The idea that the 9/11 attacks raised the prospect of domestic military operations “for the first time since the Civil War” is infantile nonsense. Military plans for domestic operations have consistently been at the ready, and they were always necessary. This was a constant during World War II and the Cold War that followed. Moreover, acts of sabotage against vital infrastructure and acts of terrorism have always figured as risks which needed to be the subject of preparation and planning. But this is a standard part of the John Yoo repertoire–namely, the need to turn the world on its head in the wake of 9/11. And of course that meant redefining the Constitution in terms suspiciously familiar to anyone who’s read John Yoo’s scholarly writings and his political polemic.

John Yoo asks us to believe that the discussion of the Fourth Amendment was peripheral, the reference to the First Amendment a pure aside. All of this was of no consequence. He might be right about all of this–but in fact, as this memo was in preparation, plans were underway for a massive domestic surveillance program that would sift through the communications of tens of millions of Americans without warrants. John Yoo was dispensing advice to support the effort, arguing that it was lawful in the face of a criminal statute that made the requirement of a warrant explicit and punished violations as felonies. As Bart Gellman describes the developments in his book Angler, when details of the program Yoo had apparently cleared became known it caused a stir within the Justice Department leading ultimately to a decision by Deputy Attorney General James Comey, Jack Goldsmith (Yoo’s successor at OLC) and others to threaten to resign unless the President changed the program. They were all, like Yoo, movement conservatives, not civil libertarians. But they were horrified by Yoo’s manipulations of the law.

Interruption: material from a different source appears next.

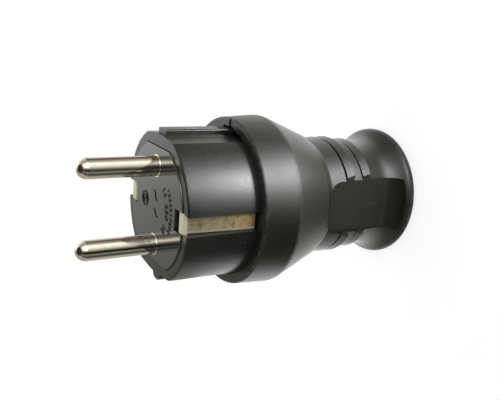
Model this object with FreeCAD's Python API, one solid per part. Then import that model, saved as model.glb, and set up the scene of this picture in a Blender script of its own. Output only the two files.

Yoo’s Journal piece suffers from some other fundamental shortcomings. It fails to note, for instance, that his memorandum was repudiated by the Bush Justice Department itself. And it fails to note the forthcoming report of the Justice Department’s ethics watchdog, completed in the Bush term, which Yoo has seen and been asked to comment upon.

On the other hand, I’m delighted that Yoo has published a piece discussing the circumstances in which he prepared the memo. Now I expect to hear no invocations of privilege when he is called to testify about it under oath.